По семейным легендам, Маяковский, встретив бабушку при содействии Романа Якобсона, сделал Голубой Герцогине предложение, а она отказала ему.
А в 1914 году у Вали и Коли Яковлевых уже родилась дочь Вера, моя тетушка Вава.
Когда баба Валя возвратилась после реабилитации в Москву в 1956 году, ее сестра Ася, вернувшаяся из лагерей и ссылки, воскликнула: «Ну вот, не хотела за поэта, вышла за профессора, и что получилось!»
* * *
Наше с Бабой лежание бывало, конечно, зимой.
Обычно бабушка Валя возвышалась на кровати вздутая как гора (та самая голодная водянка), а я умащивалась рядом, тощая как скелет, мы укрывались чем могли, и она целыми днями как бы читала мне, прикрыв глаза, почему-то в основном Гоголя, «Мертвые души», «Вечера на хуторе близ Диканьки». У нее была одна слабость: она много внимания уделяла описанию обедов. И невинно вставляла в гоголевские меню шкварки и борщ. Я спрашивала, что это такое. Бабушка отвечала. У меня, как у собачки Павлова, текли слюнки.
Она прочла мне наизусть и «Портрет» Гоголя. Возможно, что и «Вия», его я боюсь до сих пор.
Так вот, повесть Гоголя «Портрет» произвела на меня незабываемое впечатление (до сих пор я считаю, что сюжет о продаже своего дара — самый актуальный. Кто служит деньгам, служит известно кому).
Наши литературные лежания были по той причине, что мы ослабели от голода.
Мои концерты. Зеленая кофта
А летом я просила милостыню.
Я побиралась не протягивая руку, а ходила по незнакомым дворам, становилась где-нибудь у сарая (там обычно бегали дети и сновали старухи) и начинала петь. Это были песни типа «На полянке возле школы», «По росистой луговой», «По берлинской мостовой». Танго я не пела, а «Утомленное солнце» искренне ненавидела. Это был заезженный шлягер, каждый вечер эту пластинку заводили в Струковском саду. Под нее раненые из госпиталей тянулись на танцы, поселковые бабы у парка продавали букеты, в небесах догорали продолжительные закаты, утомленное солнце действительно опускалось за Волгу, и нам потом попадались на мостовой отдельные головки георгин, насаженные на проволоку. Я долго билась над вопросом — зачем на проволоку-то? А это они так приделывали отвалившиеся цветы.

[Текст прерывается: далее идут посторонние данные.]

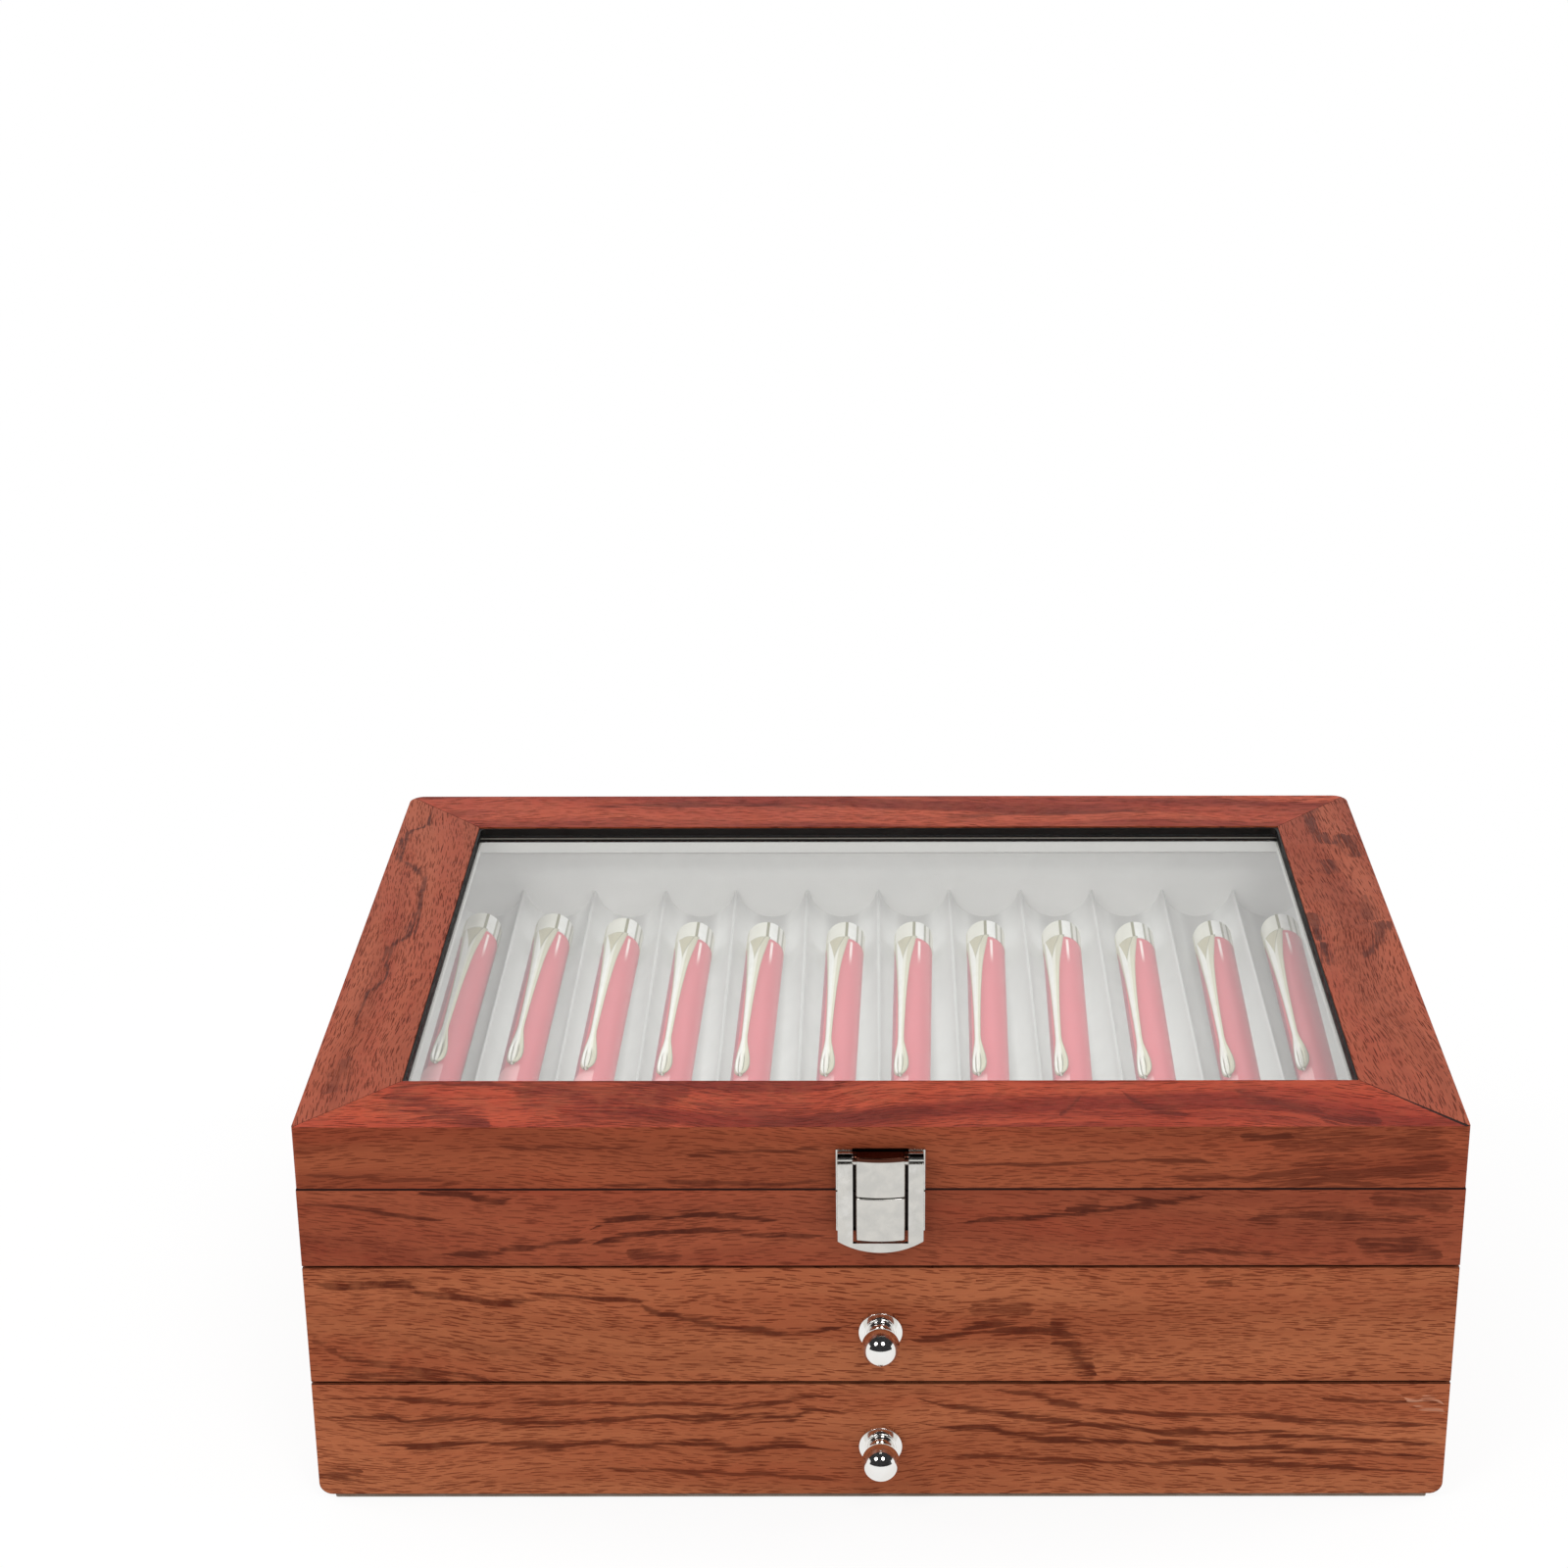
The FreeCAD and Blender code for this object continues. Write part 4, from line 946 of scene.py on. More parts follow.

Так что «Утомленное солнце» мне надоело до такой степени, что я его вставила в сценарий фильма о нашем с Юрой Норштейном общем послевоенном детстве, фильма «Сказка сказок», который уже стал чем-то вроде постоянного репертуара ТВ на День Победы девятого мая.
Затем я исполняла, как попугайчик, пластинку соседа-майора «Выпьем, ей-богу, еще, Бетси, нам грогу стакан! Последний в дорогу-у! Дурак тот, кто с нами не пьет!» и, выходя на коду, завершала выступление залихватским попурри из оперетты «Сильва» — «Красотки, красотки, красотки кабаре! Вы созданы лишь для развлеченья! Не знают сомнений красотки из кафе! И им недосто-йны… любви… му… че… нья-аа! Крра-сот-тки, красотки» и т. д.